(Given information):
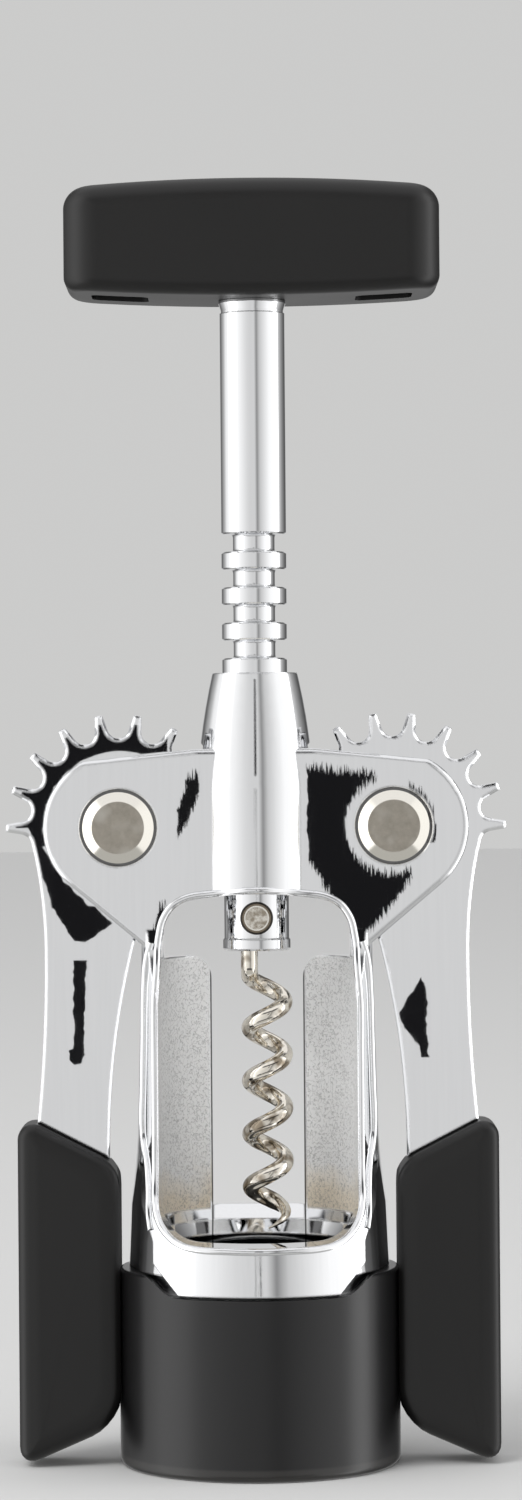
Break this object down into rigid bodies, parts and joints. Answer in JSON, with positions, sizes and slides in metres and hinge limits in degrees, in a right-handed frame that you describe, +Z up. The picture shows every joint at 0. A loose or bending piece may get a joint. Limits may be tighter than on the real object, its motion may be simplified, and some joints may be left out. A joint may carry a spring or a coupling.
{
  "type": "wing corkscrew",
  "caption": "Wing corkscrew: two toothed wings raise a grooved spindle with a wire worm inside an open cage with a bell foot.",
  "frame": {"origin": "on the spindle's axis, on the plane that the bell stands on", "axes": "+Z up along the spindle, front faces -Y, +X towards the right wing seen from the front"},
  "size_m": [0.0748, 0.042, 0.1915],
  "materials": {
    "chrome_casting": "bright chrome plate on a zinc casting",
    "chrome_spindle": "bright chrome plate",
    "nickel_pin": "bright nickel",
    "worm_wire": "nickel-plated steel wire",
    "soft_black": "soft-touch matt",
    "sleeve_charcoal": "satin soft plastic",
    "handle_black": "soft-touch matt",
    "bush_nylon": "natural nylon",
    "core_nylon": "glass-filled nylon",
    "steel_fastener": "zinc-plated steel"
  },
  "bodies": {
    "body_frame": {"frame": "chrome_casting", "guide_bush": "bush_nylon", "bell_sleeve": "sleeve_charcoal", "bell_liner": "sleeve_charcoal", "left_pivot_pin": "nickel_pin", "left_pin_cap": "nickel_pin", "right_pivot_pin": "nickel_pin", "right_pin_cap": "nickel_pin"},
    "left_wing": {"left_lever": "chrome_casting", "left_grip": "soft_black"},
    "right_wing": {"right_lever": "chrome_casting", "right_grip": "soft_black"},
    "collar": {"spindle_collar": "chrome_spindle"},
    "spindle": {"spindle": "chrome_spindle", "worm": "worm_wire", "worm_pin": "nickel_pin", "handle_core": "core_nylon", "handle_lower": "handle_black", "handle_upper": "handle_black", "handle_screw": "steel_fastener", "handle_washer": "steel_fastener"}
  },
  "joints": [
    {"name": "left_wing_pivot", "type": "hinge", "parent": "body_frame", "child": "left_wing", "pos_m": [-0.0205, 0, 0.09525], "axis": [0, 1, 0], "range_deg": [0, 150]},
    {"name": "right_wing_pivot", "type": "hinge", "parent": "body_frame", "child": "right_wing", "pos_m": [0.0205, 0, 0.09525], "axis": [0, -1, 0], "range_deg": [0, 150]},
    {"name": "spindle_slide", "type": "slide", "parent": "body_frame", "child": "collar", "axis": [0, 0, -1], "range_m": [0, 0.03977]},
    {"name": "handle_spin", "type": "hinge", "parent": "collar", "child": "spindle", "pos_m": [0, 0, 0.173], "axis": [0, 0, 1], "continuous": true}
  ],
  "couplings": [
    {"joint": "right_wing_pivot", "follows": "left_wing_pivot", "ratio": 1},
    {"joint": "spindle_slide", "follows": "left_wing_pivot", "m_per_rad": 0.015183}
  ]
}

(Exercise aim):
Copy every line of the listing where the word "with" appears.

(Written response):
Break this object down into rigid bodies, parts and joints. Answer in JSON, with positions, sizes and slides in metres and hinge limits in degrees, in a right-handed frame that you describe, +Z up. The picture shows every joint at 0. A loose or bending piece may get a joint. Limits may be tighter than on the real object, its motion may be simplified, and some joints may be left out. A joint may carry a spring or a coupling.
  "caption": "Wing corkscrew: two toothed wings raise a grooved spindle with a wire worm inside an open cage with a bell foot.",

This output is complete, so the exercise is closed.